Provide a thread-carrying future.

This solution is a special case of the previous solution. The problem with the current future is that it does not provide a happens-before edge between thread-local destruction and the future::get. To get that edge, we need to thread::join, which is currently not possible without putting the std::thread within the data shared between the promise and the future. While feasible within the current draft, this approach is less general than the prior approaches.

Require lazy initialization of thread-local variables.

The current standard permits but does not require lazy initialization of thread-local variables. If thread-locals were initialized only if referenced, detached threads could be used when the code is known not to reference any. To make this approach effective, use of thread-local variables becomes a documentation requirement of the API. Unfortunately, documentation tends to lag implementation.

Remove allocator instance support.

Lack of such support would discourage the creation of objects whose "late" destruction creates dangling reference accesses. Although some of us are increasingly nervous about the cost of this feature in added complexity, this step is probably too drastic, and too partial a solution, to be warranted by the problems under discussion.

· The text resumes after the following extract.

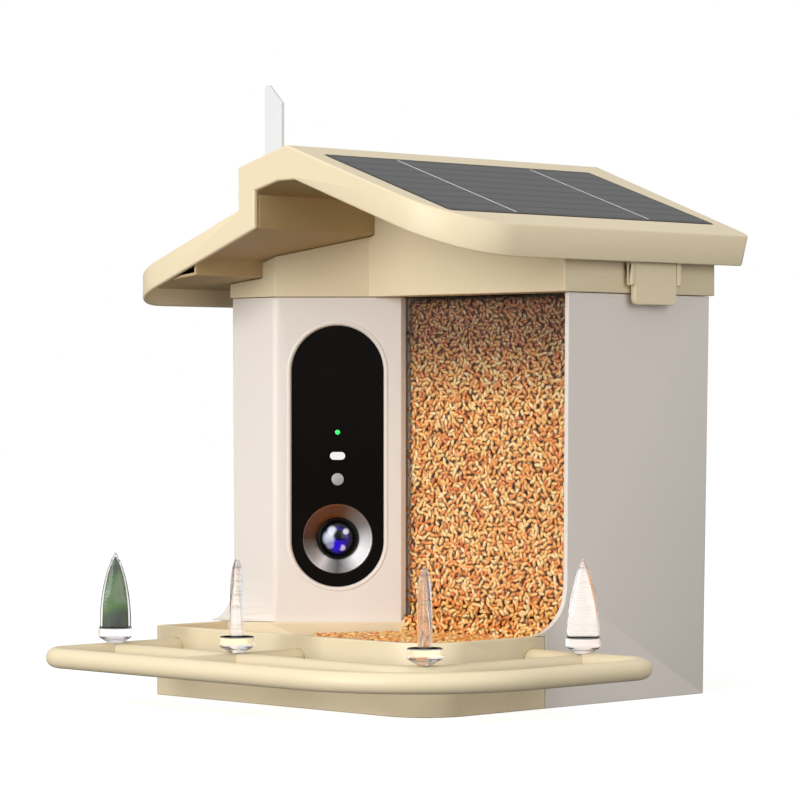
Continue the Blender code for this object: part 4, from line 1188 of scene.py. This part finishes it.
# %% [markdown]
# The wheat runs out of the gap under the pane: a steep slope right at the gap, then a nearly flat
# bed that ends in a slope of its own and a thin scatter on the tray's floor. A grain is left out
# where its point isn't in the tray's pocket, which has one round corner and is narrowed by the
# camera's column.

# %% Wheat in the tray
tray_rim = 4.0 * MM
tray_floor = 4.0 * MM
pocket_gap = 2.5 * MM
pocket_left = tray_low.x + tray_rim + pocket_gap
pocket_right = tray_high.x - tray_rim - 2 * pocket_gap
pocket_front = tray_low.y + tray_rim + pocket_gap
pocket_bend = 26.0 * MM
sill_y = -44.0 * MM
column_y = -96.0 * MM
wall_offset = 30.5 * MM
pile_top = 30.5 * MM
gentle_fall = 0.035
gentle_reach = 44.0 * MM
steep_fall = 0.5
pile_foot = tray_floor + 1.2 * MM


def pile_height(x, y):
    """The pile's height at a point, or None outside the pocket."""
    from_face = (x - wall_offset - y) / math.sqrt(2)
    from_column = max(from_face, column_y - y)
    if min(sill_y - y, from_column - pocket_gap, x - pocket_left, pocket_right - x, y - pocket_front) < 0:
        return None
    past_bend = max(x - tray_high.x + pocket_bend, 0.0), max(tray_low.y + pocket_bend - y, 0.0)
    if math.hypot(*past_bend) > pocket_bend - tray_rim - pocket_gap:
        return None
    away = math.hypot(max(fill_low.x - x, 0.0), sill_y - y)
    beyond = max(away - gentle_reach, 0.0)
    return max(pile_top - gentle_fall * away - steep_fall * beyond, pile_foot)


def pile_places(layer):
    places = []
    pitch_x, pitch_y = grain_pitch
    for row in range(round((sill_y - pocket_front) / pitch_y) + 1):
        for column in range(round((pocket_right - pocket_left) / pitch_x) + 1):
            x = pocket_left + (column + dice.uniform(-0.4, 0.4)) * pitch_x
            y = pocket_front + (row + dice.uniform(-0.4, 0.4)) * pitch_y
            height = pile_height(x, y)
            if height is None or (height == pile_foot and dice.random() > 0.45):
                continue
            z = max(height - layer * layer_step, pile_foot) + dice.uniform(-0.4, 0.4) * MM
            places.append(tossed(Matrix.Translation((x, y, z)), math.pi, 0.3))
    return places


pour("wheat_in_tray", pile_places(0), up)
pour("wheat_under_it", pile_places(1), up, painted_light_share=second_layer_painted_light)
chute = Matrix.Translation((fill_low.x + 4 * MM, sill_y - 5.5 * MM, 28.5 * MM))
CHUTE = chute @ Matrix.Rotation(math.radians(68), 4, "X")
chute_height = 12.5 * MM
for layer, painted_light_share in ((0, 1.0), (1, second_layer_painted_light)):
    leaning = field(CHUTE, field_width - 4 * MM, chute_height, layer)
    pour(f"wheat_at_gap_{layer}", leaning, front, painted_light_share=painted_light_share)

# %% [markdown]
# ## The clear pane
# The pane keeps the CAD node's shape, and only its finish differs from the spikes' thick plastic.

# %% Finish of the pane
pane = tone(250, 250, 250)
hazy = (pane, scaled(pane, 0.96))
thin = {"Specular IOR Level": 0.08, "Alpha": 0.015}
pane_finish = speckled("clear pane", hazy, (60, 4), 0.03, 0.03, thin)
frame["nodes"]["seed_window"].material_slots[0].material = pane_finish

# %% [markdown]
# ## Floor, light and camera
# The photograph is a studio picture on white. For camera rays the floor also emits a little, so
# that it reads as white while the object's shadow stays. To other rays it is darker, so that it
# throws little light up under the roof. The world is white to camera and glass rays. To all others
# it is grey at the sides and bright overhead, as under a large softbox.

# %% Floor
floor_bounce = 0.22


def seen_directly(recipe):
    """One for rays from the camera, also through glass, and zero for the others."""
    path = recipe.node("ShaderNodeLightPath").socket.node
    rays = [Value(recipe, path.outputs[kind]) for kind in ("Is Camera Ray", "Transmission Depth")]
    return recipe.maths("MINIMUM", rays[0] + rays[1], 1.0)


def floor_finish():
    recipe = Recipe("studio floor")
    shown = recipe.blend(recipe.noise(3), (0.8, 0.8, 0.8), (0.82, 0.82, 0.82))
    direct = seen_directly(recipe)
    return recipe.surface(
        {
            "Base Color": recipe.blend(direct, (floor_bounce,) * 3, shown),
            "Roughness": 0.9,
            "Specular IOR Level": 0.0,
            "Emission Color": (1, 1, 1),
            "Emission Strength": direct * 0.55,
        }
    )


floor_shape = bmesh.new()
bmesh.ops.create_grid(floor_shape, x_segments=1, y_segments=1, size=6)
floor = put_in_scene("floor", mesh_of("floor", floor_shape))
floor.data.materials.append(floor_finish())

# %% World
side_fill = 0.3
top_fill = 0.68
side_mirror = 0.4
top_mirror = 1.2
studio = Recipe("studio", bpy.data.worlds)
bpy.context.scene.world = studio.owner
mirrored = Value(studio, studio.node("ShaderNodeLightPath").socket.node.outputs["Is Glossy Ray"])
_, _, rise = studio.split(studio.node("ShaderNodeTexCoord", output="Generated"))
rise = studio.maths("MAXIMUM", rise, 0.0)
fill = studio.blend(rise, (side_fill,) * 3, (top_fill,) * 3)
mirror = studio.blend(rise, (side_mirror,) * 3, (top_mirror,) * 3)
shown = studio.blend(seen_directly(studio), studio.blend(mirrored, fill, mirror), (1, 1, 1))
light = studio.node("ShaderNodeBackground", sockets={"Color": shown, "Strength": 1.0})
studio.finish("ShaderNodeOutputWorld", light)

# %% [markdown]
# A large soft lamp in front, a little above the house, lights the gable side, the camera's face and
# the wheat. A larger and weaker one on the right lights the wall there evenly.

# %% Lamps
half_height = 0.15


def soft_lamp(name, towards, distance, size, level):
    """A square lamp in a direction from the object, at a level where 1 alone lights fully."""
    data = bpy.data.lights.new(name, "AREA")
    data.size = size
    data.energy = math.pi ** 2 * level * distance ** 2
    lamp_object = put_in_scene(name, data)
    direction = Vector(towards).normalized()
    lamp_object.location = direction * distance + Vector((0, 0, half_height))
    lamp_object.rotation_euler = direction.to_track_quat("Z", "Y").to_euler()


soft_lamp("key", (0.03, -0.97, 0.2), 2.6, 1.6, 0.8)
soft_lamp("right", (0.98, -0.12, 0.16), 2.6, 2.2, 0.43)

# %% [markdown]
# The camera stands level with the middle of the house, 45 degrees round its right front corner,
# far away with a long lens, so that upright edges stay nearly parallel.

# %% Camera
camera_data = bpy.data.cameras.new("camera")
camera_data.sensor_width = 36
camera_data.lens = 151.8
camera_data.clip_start = 0.1
camera_data.clip_end = 50
camera = put_in_scene("camera", camera_data)
camera.location = (1.2036, -1.2720, 0.1523)
look_down = math.radians(0.1)
view_line = Vector((-1, 1, -math.sqrt(2) * math.tan(look_down)))
camera.rotation_euler = view_line.to_track_quat("-Z", "Y").to_euler()
bpy.context.scene.camera = camera
bpy.context.scene.view_settings.view_transform = "Standard"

Restricting thread_locals to have trivial destructors.

This solution would solve the immediate problems, and be consistent with existing implementations. However, it appears to be very restrictive for non-garbage-collected applications. For example, it appears quite useful to be able to retain an object as long as one of several threads is still running by keeping a shared_ptr to the object. shared_ptr of course has a non-trivial destructor, which will fail if delayed past the lifetime of the corresponding allocator. Furthermore, the earlier counter example would become unusable. So, such a restriction on thread-local variables seems too limiting.

We recommend the first solution and at least one of the next four solutions. However, these solutions are not yet completely explored, so further work is needed before choosing solutions.